# DESCRIPTION OF THE TASK:
Each record below is to be reproduced without any change.

# DATA EXTRACT:
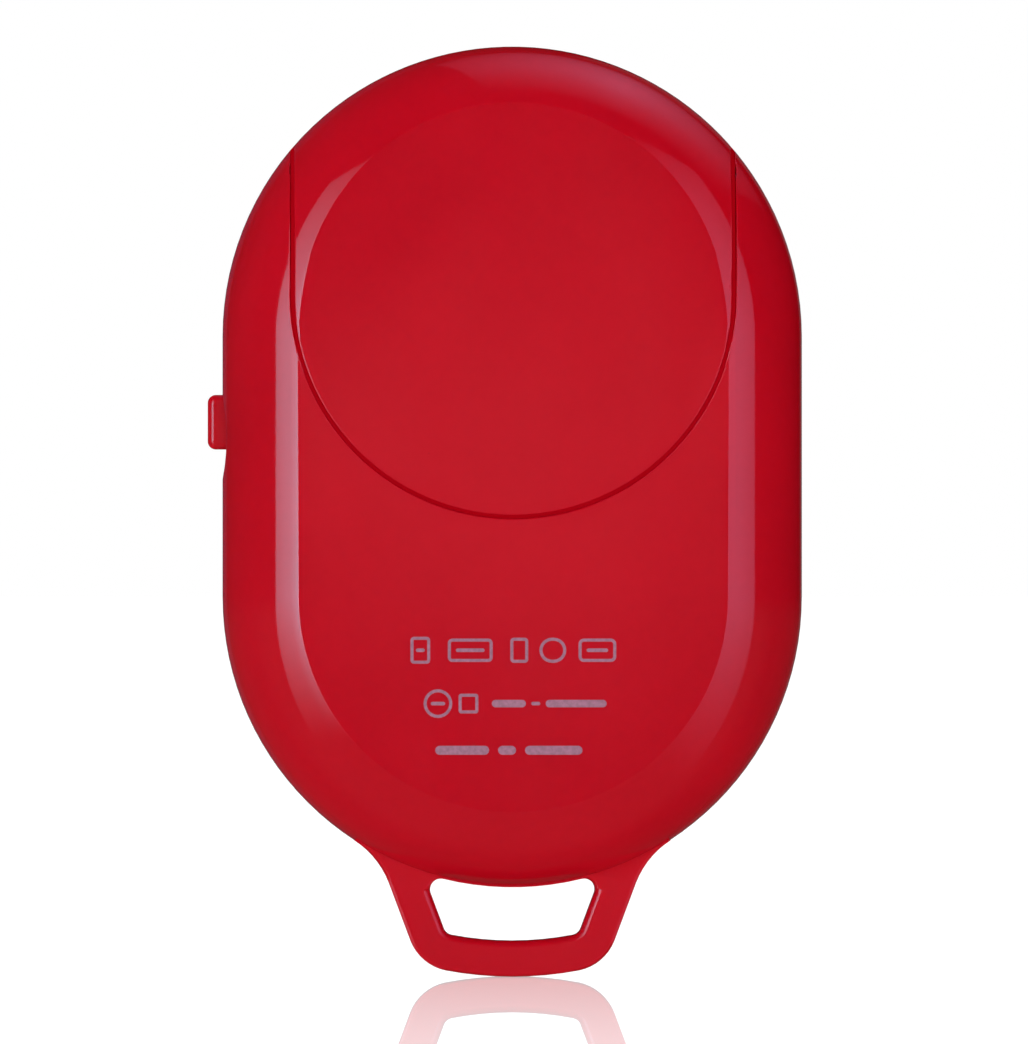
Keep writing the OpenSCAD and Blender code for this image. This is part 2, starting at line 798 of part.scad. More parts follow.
module power_switch_knob() {
    low = knob_z - knob_l / 2;
    outer_x = -half_w - knob_proud;
    inner_x = knob_flange_x + knob_flange_t;
    socket_w = lever_w + 2 * lever_gap;
    socket_t = slider_top_h - slider_low_h + 2 * lever_gap;
    color(case_red) difference() {
        slab(lever_y - knob_t / 2, lever_y + knob_t / 2) {
            translate([outer_x + knob_corner_r, low]) square([inner_x - outer_x - knob_corner_r, knob_l]);
            translate([outer_x, low + knob_corner_r]) square([knob_corner_r, knob_l - 2 * knob_corner_r]);
            for (end = [low + knob_corner_r, low + knob_l - knob_corner_r])
                translate([outer_x + knob_corner_r, end]) circle(knob_corner_r);
            translate([knob_flange_x, low - knob_flange_reach])
                square([knob_flange_t, knob_l + 2 * knob_flange_reach]);
        }
        translate([
            switch_front_x - lever_reach - lever_gap,
            lever_y - socket_t / 2,
            knob_z - socket_w / 2
        ]) cube([lever_reach, socket_t, socket_w]);
    }
}

module power_switch_case() {
    slot_l = lever_w + knob_travel + 2 * knob_gap;
    mid = [switch_front_x + switch_w / 2, switch_z];
    color(steel) difference() {
        block(mid, switch_w, switch_l, board_y + touch_gap, board_y + switch_h);
        block(
            mid, switch_w - 2 * switch_metal_t, switch_l - 2 * switch_metal_t,
            board_y - overrun, board_y + switch_h - switch_metal_t
        );
        translate([switch_front_x - overrun, board_y + slider_low_h - lever_gap, switch_z - slot_l / 2])
            cube([
                overrun + switch_metal_t + touch_gap,
                slider_top_h - slider_low_h + 2 * lever_gap,
                slot_l
            ]);
    }
}

module power_switch_base() {
    inner_w = switch_w - 2 * switch_metal_t - 2 * touch_gap;
    inner_l = switch_l - 2 * switch_metal_t - 2 * touch_gap;
    color(resin_black) block(
        [switch_front_x + switch_w / 2, switch_z], inner_w, inner_l,
        board_y + touch_gap, board_y + switch_base_h
    );
}

module power_switch_slider() {
    body_w = switch_w - 2 * switch_metal_t - 2 * lever_gap;
    color("#e8e4da") {
        block(
            [switch_front_x + switch_w / 2, knob_z], body_w, slider_l,
            board_y + slider_low_h, board_y + slider_top_h
        );
        translate([switch_front_x - lever_reach, board_y + slider_low_h, knob_z - lever_w / 2])
            cube([lever_reach + switch_w / 2, slider_top_h - slider_low_h, lever_w]);
    }
}

// Leaf that the slider drags across the switch's contacts
module power_switch_wiper() {
    color(brass) block(
        [switch_front_x + switch_w / 2, knob_z], switch_w / 3, slider_l * 0.8,
        board_y + switch_base_h + touch_gap, board_y + switch_base_h + touch_gap + wiper_h
    );
}

module power_switch_terminals() {
    back_x = switch_front_x + switch_w + touch_gap;
    color(tin) for (i = [-1:1]) block(
        [back_x + terminal_reach / 2, switch_z + i * switch_l / 3], terminal_reach, terminal_w / 2,
        board_y + touch_gap, board_y + touch_gap + contact_t
    );
}

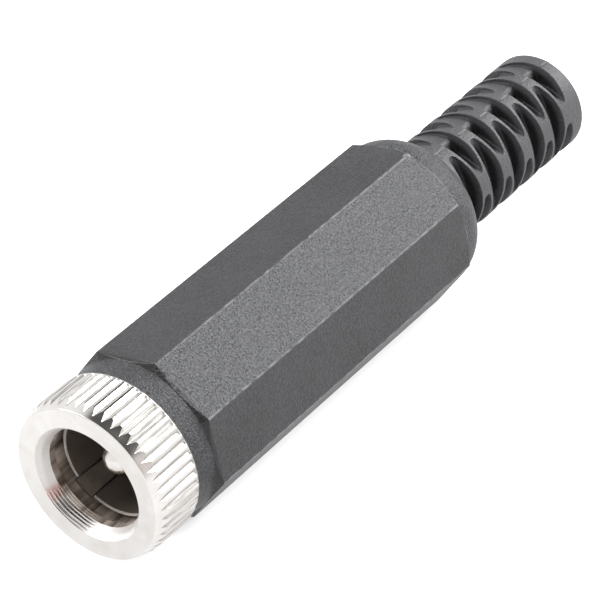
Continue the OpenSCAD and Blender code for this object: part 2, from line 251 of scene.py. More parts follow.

# RESULT OF THE EXERCISE:
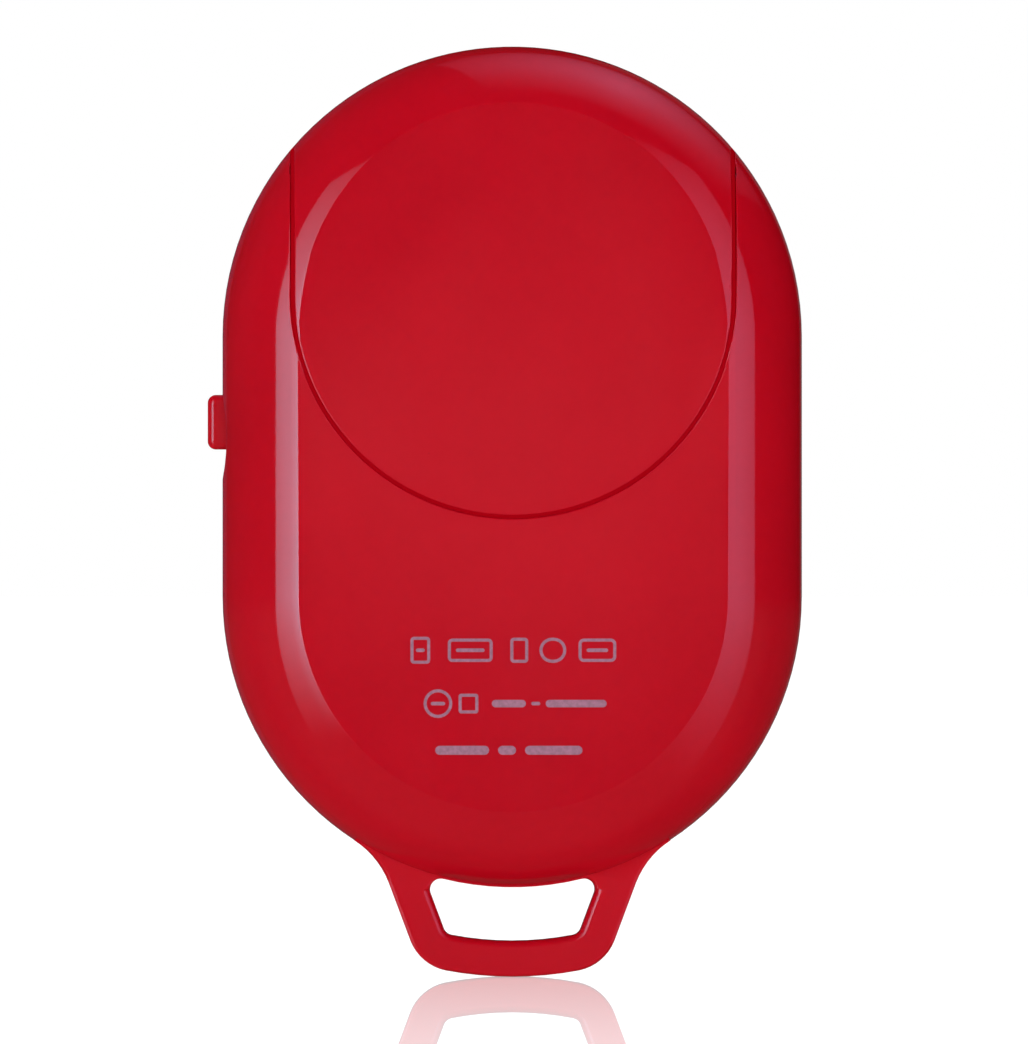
Keep writing the OpenSCAD and Blender code for this image. This is part 2, starting at line 798 of part.scad. More parts follow.
module power_switch_knob() {
    low = knob_z - knob_l / 2;
    outer_x = -half_w - knob_proud;
    inner_x = knob_flange_x + knob_flange_t;
    socket_w = lever_w + 2 * lever_gap;
    socket_t = slider_top_h - slider_low_h + 2 * lever_gap;
    color(case_red) difference() {
        slab(lever_y - knob_t / 2, lever_y + knob_t / 2) {
            translate([outer_x + knob_corner_r, low]) square([inner_x - outer_x - knob_corner_r, knob_l]);
            translate([outer_x, low + knob_corner_r]) square([knob_corner_r, knob_l - 2 * knob_corner_r]);
            for (end = [low + knob_corner_r, low + knob_l - knob_corner_r])
                translate([outer_x + knob_corner_r, end]) circle(knob_corner_r);
            translate([knob_flange_x, low - knob_flange_reach])
                square([knob_flange_t, knob_l + 2 * knob_flange_reach]);
        }
        translate([
            switch_front_x - lever_reach - lever_gap,
            lever_y - socket_t / 2,
            knob_z - socket_w / 2
        ]) cube([lever_reach, socket_t, socket_w]);
    }
}

module power_switch_case() {
    slot_l = lever_w + knob_travel + 2 * knob_gap;
    mid = [switch_front_x + switch_w / 2, switch_z];
    color(steel) difference() {
        block(mid, switch_w, switch_l, board_y + touch_gap, board_y + switch_h);
        block(
            mid, switch_w - 2 * switch_metal_t, switch_l - 2 * switch_metal_t,
            board_y - overrun, board_y + switch_h - switch_metal_t
        );
        translate([switch_front_x - overrun, board_y + slider_low_h - lever_gap, switch_z - slot_l / 2])
            cube([
                overrun + switch_metal_t + touch_gap,
                slider_top_h - slider_low_h + 2 * lever_gap,
                slot_l
            ]);
    }
}

module power_switch_base() {
    inner_w = switch_w - 2 * switch_metal_t - 2 * touch_gap;
    inner_l = switch_l - 2 * switch_metal_t - 2 * touch_gap;
    color(resin_black) block(
        [switch_front_x + switch_w / 2, switch_z], inner_w, inner_l,
        board_y + touch_gap, board_y + switch_base_h
    );
}

module power_switch_slider() {
    body_w = switch_w - 2 * switch_metal_t - 2 * lever_gap;
    color("#e8e4da") {
        block(
            [switch_front_x + switch_w / 2, knob_z], body_w, slider_l,
            board_y + slider_low_h, board_y + slider_top_h
        );
        translate([switch_front_x - lever_reach, board_y + slider_low_h, knob_z - lever_w / 2])
            cube([lever_reach + switch_w / 2, slider_top_h - slider_low_h, lever_w]);
    }
}

// Leaf that the slider drags across the switch's contacts
module power_switch_wiper() {
    color(brass) block(
        [switch_front_x + switch_w / 2, knob_z], switch_w / 3, slider_l * 0.8,
        board_y + switch_base_h + touch_gap, board_y + switch_base_h + touch_gap + wiper_h
    );
}

module power_switch_terminals() {
    back_x = switch_front_x + switch_w + touch_gap;
    color(tin) for (i = [-1:1]) block(
        [back_x + terminal_reach / 2, switch_z + i * switch_l / 3], terminal_reach, terminal_w / 2,
        board_y + touch_gap, board_y + touch_gap + contact_t
    );
}

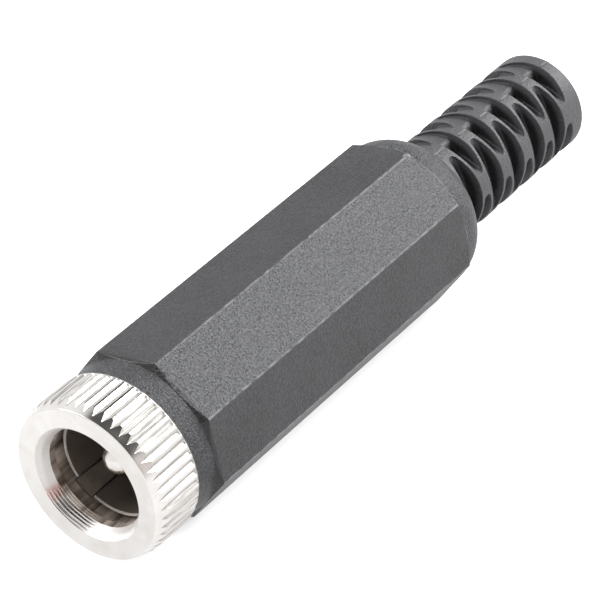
Continue the OpenSCAD and Blender code for this object: part 2, from line 251 of scene.py. More parts follow.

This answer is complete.